New Delhi: Prime Minister Narendra Modi has delivered the election-year budget many expected.
With national polls looming next year — and possibly as early as late 2018 — Finance Minister Arun Jaitley has rolled out a budget designed to help distressed farmers and rural areas while boosting growth, jobs and private investment.
In this budget, India’s farmers and villagers, as well as companies with exposure to agriculture, emerge as the biggest winners. Bond investors might just be the biggest losers.
Farmers have been protesting across the country. This budget promises to raise the minimum price offered to farmers for crops, while investing heavily in agricultural markets across India. It also delivers more money for rural areas, including irrigation projects and aquaculture projects, and directs state governments to purchase extra solar power generated by farmers using solar-powered pumps. Agriculture-focused companies such as Shakti Pumps India Ltd., Jain Irrigation Systems Ltd., KSB Pumps Ltd., Kirloskar Brothers Ltd., Avanti Feeds Ltd., Waterbase Ltd., JK Agri Genetics Ltd., PI Industries Ltd. could benefit.
Health Care Providers
The government’s new flagship National Health Protection Scheme, which aims to insure as much as 500 million people for up to 500,000 rupees a year of care, could benefit companies such as Apollo Hospitals Enterprise Ltd., India’s largest hospital company, as well as Fortis Healthcare Ltd.
With Jaitley promising record infrastructure spending on roads and railways, construction and engineering firms, as well as train wagon-producers, could benefit. That includes Larsen & Toubro Ltd., Hindustan Construction Co Ltd., NCC Ltd., IRB Infrastructure Developers Ltd., Dilip Buildcon Ltd., Titagarh Wagons Ltd., and Cimmco Ltd.
With boosted spending on India’s vast hinterland, fast-moving consumer goods companies such as Hindustan Unilever Ltd., Britannia Industries Ltd. and Marico Ltd. could benefit as day laborers get jobs and disposable income. Other companies with rural exposure include: Hero MotoCorp Ltd., Mahindra & Mahindra Ltd., Larsen & Toubro Ltd.
With 60 percent of gold demand coming from rural India, the budget’s focus on boosting rural and farm incomes could benefit companies such as Titan Co Ltd., Tribhovandas Bhimji Zaveri Ltd., PC Jeweller Ltd.
With the government pledging to expand regional airport construction, firms such as GMR Infrastructure Ltd. and GVK Power & Infrastructure Ltd. could benefit.
In order to boost domestic manufacturing, Jaitley’s budget lifts customs duty on mobile phones to 20 percent from 15 percent. That might lower returns for Apple Inc. and Samsung Electronics as they seek profits in one of the world’s fastest-growing mobile phone markets — or force them to pay out to set up local factories.

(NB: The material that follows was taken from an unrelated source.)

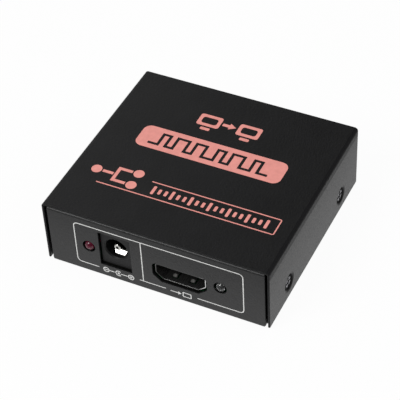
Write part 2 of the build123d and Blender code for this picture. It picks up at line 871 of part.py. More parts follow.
with BuildPart() as power_jack_switch_terminal:
    with BuildSketch(jack.offset(-(switch_terminal_place - terminal_width / 2))):
        with Locations((switch_terminal_side, -terminal_reach)):
            Rectangle(
                terminal_sheet,
                terminal_reach + switch_arm_height + terminal_sheet,
                align=(Align.CENTER, Align.MIN),
            )
    extrude(amount=-terminal_width)
    with BuildSketch(jack.offset(-(switch_terminal_place - switch_arm_width / 2))):
        with Locations((switch_arm_reach, switch_arm_height)):
            Rectangle(
                switch_terminal_side - switch_arm_reach,
                terminal_sheet,
                align=(Align.MIN, Align.MIN),
            )
    extrude(amount=-switch_arm_width)
power_jack_switch_terminal.part.label = "power_jack_switch_terminal"
export_step(power_jack_switch_terminal.part, "parts/power_jack_switch_terminal.step")

# Lights: a domed lens with a flange, and two leads bent down into the board
for name, (x, side) in lights.items():
    tip = seat(x, side, -led_protrusion)
    axis_height = led_height - board_top
    profile = flank(tip)

    with BuildPart() as lens:
        with BuildSketch(profile):
            with Locations((0, axis_height)):
                with BuildLine():
                    Line((0, axis_height), (led_length, axis_height))
                    Polyline(
                        (led_length, axis_height),
                        (led_length, axis_height + led_flange / 2),
                        (led_length - led_flange_thickness, axis_height + led_flange / 2),
                        (led_length - led_flange_thickness, axis_height + led_width / 2),
                        (led_width / 2, axis_height + led_width / 2),
                    )
                    CenterArc((led_width / 2, axis_height), led_width / 2, 90, 90)
            make_face()
        lens_axis = Axis(profile.from_local_coords((0, axis_height, 0)), profile.x_dir)
        revolve(axis=lens_axis)
        with BuildSketch(tip.offset(-led_length)):
            with Locations((led_flange / 2, axis_height)):
                Rectangle(2 * led_flange_flat, led_flange)
        extrude(amount=led_flange_thickness, mode=Mode.SUBTRACT)
    lens.part.label = f"{name}_led_lens"
    export_step(lens.part, f"parts/{name}_led_lens.step")

    with BuildPart() as leads:
        with BuildSketch(*[profile.offset(hand * led_lead_pitch / 2) for hand in SIDES]):
            with BuildLine():
                lead_run = FilletPolyline(
                    (led_length, axis_height + led_lead / 2),
                    (led_lead_place + led_lead / 2, axis_height + led_lead / 2),
                    (led_lead_place + led_lead / 2, -board_thickness - led_lead_protrusion),
                    radius=led_lead_bend + led_lead / 2,
                )
                offset(lead_run, amount=led_lead, side=Side.RIGHT)
            make_face()
        extrude(amount=led_lead / 2, both=True)
    leads.part.label = f"{name}_led_leads"
    export_step(leads.part, f"parts/{name}_led_leads.step")

# Splitter chip
with BuildPart() as splitter_chip_body:
    with BuildSketch(Plane.XY.offset(board_top + chip_lift)):
        with Locations((chip_x, 0)):
            Rectangle(chip_side, chip_side)
    extrude(amount=chip_thickness)
    chamfer(splitter_chip_body.faces().sort_by(Axis.Z)[-1].edges(), chip_bevel)
splitter_chip_body.part.label = "splitter_chip_body"
export_step(splitter_chip_body.part, "parts/splitter_chip_body.step")

with BuildPart() as splitter_chip_leads:
    for quarter in range(4):
        rows = lead_planes((chip_x, 0), 90 * quarter, chip_lead_count, chip_lead_pitch)
        with BuildSketch(*rows):
            Polygon(
                *gull_wing(
                    chip_side / 2, chip_span / 2, chip_lift + chip_thickness / 2, chip_foot, chip_lead_sheet
                ),
                align=None,
            )
        extrude(amount=chip_lead_width / 2, both=True)
splitter_chip_leads.part.label = "splitter_chip_leads"
export_step(splitter_chip_leads.part, "parts/splitter_chip_leads.step")

# Memory chip, its rows of leads to the front and the back
with BuildPart() as memory_chip_body:
    with BuildSketch(Plane.XY.offset(board_top + memory_lift)):
        with Locations((memory_x, 0)):
            Rectangle(memory_length, memory_width)
    extrude(amount=memory_thickness)
    chamfer(memory_chip_body.faces().sort_by(Axis.Z)[-1].edges(), chip_bevel)
memory_chip_body.part.label = "memory_chip_body"
export_step(memory_chip_body.part, "parts/memory_chip_body.step")

with BuildPart() as memory_chip_leads:
    for angle in (-90, 90):
        rows = lead_planes((memory_x, 0), angle, memory_lead_count, memory_lead_pitch)
        with BuildSketch(*rows):
            Polygon(
                *gull_wing(
                    memory_width / 2,
                    memory_span / 2,
                    memory_lift + memory_thickness / 2,
                    memory_foot,
                    memory_lead_sheet,
                ),
                align=None,
            )
        extrude(amount=memory_lead_width / 2, both=True)
memory_chip_leads.part.label = "memory_chip_leads"
export_step(memory_chip_leads.part, "parts/memory_chip_leads.step")

# Voltage regulators: three leads on one side and a wide tab on the other
regulator_places = [(regulator_x, hand * regulator_y) for hand in SIDES]
with BuildPart() as regulator_bodies:
    with BuildSketch(Plane.XY.offset(board_top + regulator_lift)):
        with Locations(regulator_places):
            Rectangle(regulator_length, regulator_width)
    extrude(amount=regulator_thickness)
    chamfer(regulator_bodies.faces().group_by(Axis.Z)[-1].edges(), chip_bevel)
regulator_bodies.part.label = "regulator_bodies"
export_step(regulator_bodies.part, "parts/regulator_bodies.step")

with BuildPart() as regulator_leads:
    for place in regulator_places:
        for angle, count, width in (
            (-90, regulator_lead_count, regulator_lead_width),
            (90, 1, regulator_tab_width),
        ):
            rows = lead_planes(place, angle, count, regulator_lead_pitch)
            with BuildSketch(*rows):
                Polygon(
                    *gull_wing(
                        regulator_width / 2,
                        regulator_span / 2,
                        regulator_lift + regulator_thickness / 2,
                        regulator_foot,
                        regulator_lead_sheet,
                    ),
                    align=None,
                )
            extrude(amount=width / 2, both=True)
regulator_leads.part.label = "regulator_leads"
export_step(regulator_leads.part, "parts/regulator_leads.step")

# Input diode behind the power jack
with BuildPart() as input_diode_body:
    with BuildSketch(Plane.XY.offset(board_top + diode_lift)):
        with Locations((diode_x, diode_y)):
            Rectangle(diode_length, diode_width)
    extrude(amount=diode_thickness)
    chamfer(input_diode_body.faces().sort_by(Axis.Z)[-1].edges(), chip_bevel)
input_diode_body.part.label = "input_diode_body"
export_step(input_diode_body.part, "parts/input_diode_body.step")

with BuildPart() as input_diode_leads:
    for angle in (0, 180):
        with BuildSketch(*lead_planes((diode_x, diode_y), angle, 1, diode_lead_width)):
            Polygon(
                (diode_length / 2, diode_lift + diode_thickness / 2),
                (diode_span / 2, diode_lift + diode_thickness / 2),
                (diode_span / 2, 0),
                (diode_span / 2 - diode_foot, 0),
                (diode_span / 2 - diode_foot, diode_lift),
                (diode_length / 2, diode_lift),
                align=None,
            )
        extrude(amount=diode_lead_width / 2, both=True)
input_diode_leads.part.label = "input_diode_leads"
export_step(input_diode_leads.part, "parts/input_diode_leads.step")

# Crystal: a drawn can on its base, with two leads folded flat under it
with BuildPart() as crystal_can:
    with BuildSketch(Plane.XY.offset(board_top + crystal_lead_sheet)):
        with Locations((crystal_x, 0)):
            SlotOverall(crystal_base_length, crystal_base_width, rotation=90)
    extrude(amount=crystal_base_thickness)
    with BuildSketch(Plane.XY.offset(board_top + crystal_lead_sheet + crystal_base_thickness)):
        with Locations((crystal_x, 0)):
            SlotOverall(crystal_length, crystal_width, rotation=90)
    extrude(amount=crystal_height)
    fillet(crystal_can.faces().sort_by(Axis.Z)[-1].edges(), crystal_top_round)
crystal_can.part.label = "crystal_can"
export_step(crystal_can.part, "parts/crystal_can.step")

with BuildPart() as crystal_leads:
    with BuildSketch(Plane.XY.offset(board_top)):
        with Locations((crystal_x, 0)):
            with GridLocations(0, crystal_base_length, 1, 2):
                Rectangle(crystal_lead_width, crystal_lead_length)
    extrude(amount=crystal_lead_sheet)
crystal_leads.part.label = "crystal_leads"
export_step(crystal_leads.part, "parts/crystal_leads.step")

# Electrolytic capacitors: a can with a rounded rim on a square base with two cut corners
capacitor_places = [(capacitor_x, hand * capacitor_y) for hand in SIDES]
with BuildSketch() as capacitor_foot:
    Rectangle(capacitor_base_side, capacitor_base_side)
    chamfer(capacitor_foot.vertices().group_by(Axis.X)[-1], capacitor_base_corner)

with BuildPart() as capacitor_bases:
    with BuildSketch(Plane.XY.offset(board_top)):
        with Locations(capacitor_places):
            add(capacitor_foot.sketch)
    extrude(amount=capacitor_base_thickness)
capacitor_bases.part.label = "capacitor_bases"
export_step(capacitor_bases.part, "parts/capacitor_bases.step")

with BuildPart() as capacitor_cans:
    with BuildSketch(Plane.XY.offset(board_top + capacitor_base_thickness)):
        with Locations(capacitor_places):
            Circle(capacitor_width / 2)
    extrude(amount=capacitor_height)
    fillet(capacitor_cans.faces().group_by(Axis.Z)[-1].edges(), capacitor_round)
capacitor_cans.part.label = "capacitor_cans"
export_step(capacitor_cans.part, "parts/capacitor_cans.step")

# Chip capacitors in a column on each side of the splitter chip
with BuildPart() as chip_capacitors:
    with BuildSketch(Plane.XY.offset(board_top)):
        with Locations((chip_x, 0)):
            with GridLocations(2 * column_place, column_pitch, 2, chip_capacitor_count):
                Rectangle(small_chip_length, small_chip_width)
    extrude(amount=chip_capacitor_thickness)
chip_capacitors.part.label = "chip_capacitors"
export_step(chip_capacitors.part, "parts/chip_capacitors.step")

# Chip resistors in a row behind each socket, with a surge array at each end of the row
row_places = [(x, side * (tray_depth / 2 - small_row_place)) for x, side in sockets.values()]
with BuildPart() as chip_resistors:
    with BuildSketch(Plane.XY.offset(board_top)):
        with Locations(row_places):
            with GridLocations(resistor_pitch, 0, resistor_count, 1):
                Rectangle(small_chip_width, small_chip_length)
    extrude(amount=resistor_thickness)
chip_resistors.part.label = "chip_resistors"
export_step(chip_resistors.part, "parts/chip_resistors.step")

with BuildPart() as surge_arrays:
    with BuildSketch(Plane.XY.offset(board_top)):
        with Locations(row_places):
            with GridLocations(array_pitch, 0, 2, 1):
                Rectangle(array_width, array_length)
    extrude(amount=array_thickness)
surge_arrays.part.label = "surge_arrays"
export_step(surge_arrays.part, "parts/surge_arrays.step")
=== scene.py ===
import json
from math import cos, pi, radians, sin

import bmesh
import bpy
from mathutils import Matrix, Vector


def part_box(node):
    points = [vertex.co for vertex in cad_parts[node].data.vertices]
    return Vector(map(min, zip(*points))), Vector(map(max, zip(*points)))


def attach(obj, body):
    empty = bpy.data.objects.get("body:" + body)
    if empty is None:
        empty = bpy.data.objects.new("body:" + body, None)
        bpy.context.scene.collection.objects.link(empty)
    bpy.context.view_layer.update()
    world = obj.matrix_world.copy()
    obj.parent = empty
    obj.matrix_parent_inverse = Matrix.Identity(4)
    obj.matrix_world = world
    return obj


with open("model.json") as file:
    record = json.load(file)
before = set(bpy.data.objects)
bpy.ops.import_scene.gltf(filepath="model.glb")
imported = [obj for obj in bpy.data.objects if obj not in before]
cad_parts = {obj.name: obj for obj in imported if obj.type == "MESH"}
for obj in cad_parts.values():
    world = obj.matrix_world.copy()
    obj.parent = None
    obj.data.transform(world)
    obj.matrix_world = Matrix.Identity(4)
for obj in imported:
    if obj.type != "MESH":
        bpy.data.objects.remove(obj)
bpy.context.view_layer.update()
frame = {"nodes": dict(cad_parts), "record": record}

# A signal splitter in a folded sheet-metal case, dressed over its CAD frame. Lengths are in metres.

MM = 0.001
UNIT = "unit"

cover_low, cover_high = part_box("top_cover")
tray_low, tray_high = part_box("base_tray")
case_width = cover_high[0] - cover_low[0]
case_height = cover_high[2]

# Camera, fitted to the case's edges in the photograph
camera_azimuth = radians(27.91)
camera_elevation = radians(43.33)
camera_roll = radians(-3.28)
camera_distance_share = 6.322
camera_pan_right_share = -0.0179
camera_pan_up_share = -0.0349
camera_aim_lift = 0.1 * MM
camera_lens = 136.7
camera_sensor = 36.0

# Light in the surroundings, and what mirrors see of the world and of the floor beside and ahead of the case
key_place = (-0.26, -0.52, 0.50)
key_size = 0.36
key_power = 2.6
fill_place = (0.60, 0.05, 0.52)
fill_size = 0.40
fill_power = 1.0
soft_light = 0.5
mirrored_left = 0.66
mirrored_right = 0.01
mirror_fade_start = -0.55
mirror_fade_end = -0.28
floor_glow_share = 0.95
beside_near = 0.87
beside_far = 0.30
beside_start = 41 * MM
beside_end = 53 * MM
ahead_near = 1.05
ahead_far = 0.35
ahead_start = -38 * MM
ahead_end = -62 * MM

# Print
print_height = 0.02 * MM
print_line = 0.28 * MM
arc_steps = 10


# Node helpers


def combine(tree, operation, *values):
    """One number from one or two others, each a constant or a socket."""
    node = tree.nodes.new("ShaderNodeMath")
    node.operation = operation
    for socket, value in zip(node.inputs, values):
        if isinstance(value, (int, float)):
            socket.default_value = value
        else:
            tree.links.new(value, socket)
    return node.outputs[0]


def spread(tree, value, low, high, start=0.3, end=0.7):
    """The value's range from start to end, spread over a new range. The default suits noise."""
    mapped = tree.nodes.new("ShaderNodeMapRange")
    mapped.inputs["From Min"].default_value = start
    mapped.inputs["From Max"].default_value = end
    mapped.inputs["To Min"].default_value = low
    mapped.inputs["To Max"].default_value = high
    tree.links.new(value, mapped.inputs["Value"])
    return mapped.outputs["Result"]


def axes_of(tree, place):
    """The X, Y and Z of a place."""
    parts = tree.nodes.new("ShaderNodeSeparateXYZ")
    tree.links.new(place, parts.inputs[0])
    return parts.outputs


def away_from(tree, place, axis, middle):
    """How far a coordinate is from a middle, on either side."""
    return combine(tree, "ABSOLUTE", combine(tree, "SUBTRACT", axes_of(tree, place)[axis], middle))


def reaches_past(tree, place, axis, middle, reach):
    """One where a coordinate is further than a reach from a middle, on either side, and nought between."""
    return combine(tree, "GREATER_THAN", away_from(tree, place, axis, middle), reach)


def diagonal(tree, first, second):
    """The length that two legs at right angles span."""
    legs = tree.nodes.new("ShaderNodeCombineXYZ")
    tree.links.new(first, legs.inputs[0])
    tree.links.new(second, legs.inputs[1])
    length = tree.nodes.new("ShaderNodeVectorMath")
    length.operation = "LENGTH"
    tree.links.new(legs.outputs[0], length.inputs[0])
    return length.outputs["Value"]


def noise(tree, place, grain, detail=2.0, stretch=(1.0, 1.0, 1.0)):
    """Noise whose grain is a length in metres, stretched along the axes."""
    mapping = tree.nodes.new("ShaderNodeMapping")
    mapping.inputs["Scale"].default_value = stretch
    tree.links.new(place, mapping.inputs["Vector"])
    texture = tree.nodes.new("ShaderNodeTexNoise")
    texture.inputs["Scale"].default_value = 1 / grain
    texture.inputs["Detail"].default_value = detail
    tree.links.new(mapping.outputs[0], texture.inputs["Vector"])
    return texture.outputs["Fac"]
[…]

Bond investors drew some relief from a lower than expected borrowing program. Nevertheless, the relief could prove short-lived. India missed its fiscal deficit target of 3.2 percent, saying its targeting a 3.5 percent target for fiscal 2019. Big bond investors such as India’s state-owned banks could be hit as yields go even higher than the the 96 basis points they climbed in the past six months, the most in Asia. Shares of HDFC Bank Ltd., ICICI Bank Ltd., Axis Bank Ltd., State Bank of India, Bank of Baroda and Punjab National Bank might be affected.
The government’s decision to impose long-term capital gains tax on equity investments may dent investor sentiment for financial services companies, life insurers and providers of mutual fund products including IDFC Ltd., Reliance Capital Ltd., Aditya Birla Capital Ltd., ICICI Prudential Life Insurance Co Ltd., HDFC Standard Life Insurance Co Ltd., General Insurance Corp of India.
Jaitley praised the armed forces and promised an industry-friendly policy to promote defense production as he addressed parliament. But there was no indication of a huge boost to defense spending. Companies such as Bharat Forge Ltd. may not see a boost.
To help pay for its ambitious health plans, which are meant to benefit millions of poor Indians, the government has increased an existing health and education levy to 4 percent from 3 percent. That applies to all products and services — and will make almost everything slightly more expensive.